Cruz, anointed a rising star by leading conservative magazine The National Review, received considerable support in both endorsements and dollars from national groups like the Club for Growth and FreedomWorks. With a combination of their support and a strong grassroots network of Tea Party supporters, Cruz remained competitive with Dewhurst, whose personal fortune has been estimated at close to $200 million.
Meanwhile, the campaign grew increasingly rancorous, with Dewhurst attempting to cast Cruz as an opportunistic lawyer with Beltway ties, while Cruz painted Dewhurst as a go-along, get-along moderate unlikely to bring the fight to Washington to stop federal spending and overreach.
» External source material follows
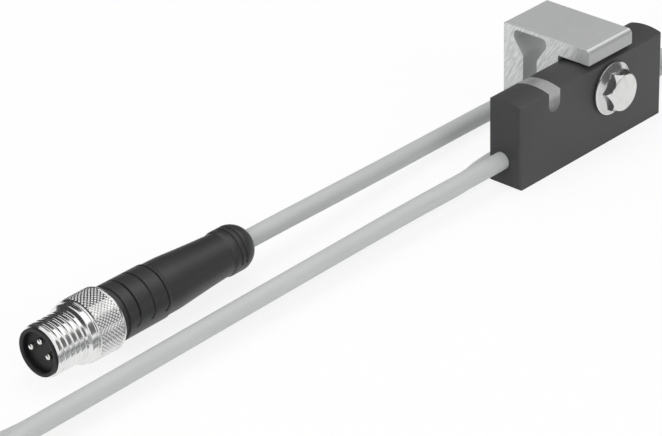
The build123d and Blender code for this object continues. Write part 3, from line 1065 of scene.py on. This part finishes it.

Prominent politicians worked on behalf of both politicians — Gov. Rick Perry, former Arkansas Gov. and onetime presidential candidate Mike Huckabee and nearly every Republican state senator showed their support for Dewhurst, while national Tea Party leaders — Rand Paul, Jim DeMint and Sarah Palin — stumped for Cruz.
Cruz trounced Dewhurst by almost 14 percentage points, or 151,151 votes. More than one million Texas voters cast ballots in the primary runoff.
His victory over Dewhurst (the Republican primary served as the real contest; beating Sadler was never seriously doubted) appears in retrospect to be a turning point in Texas, and perhaps national, politics — so much so that his name has slipped into the Texas political lexicon as a verb, meaning to out-maneuver and out-work one’s opponent.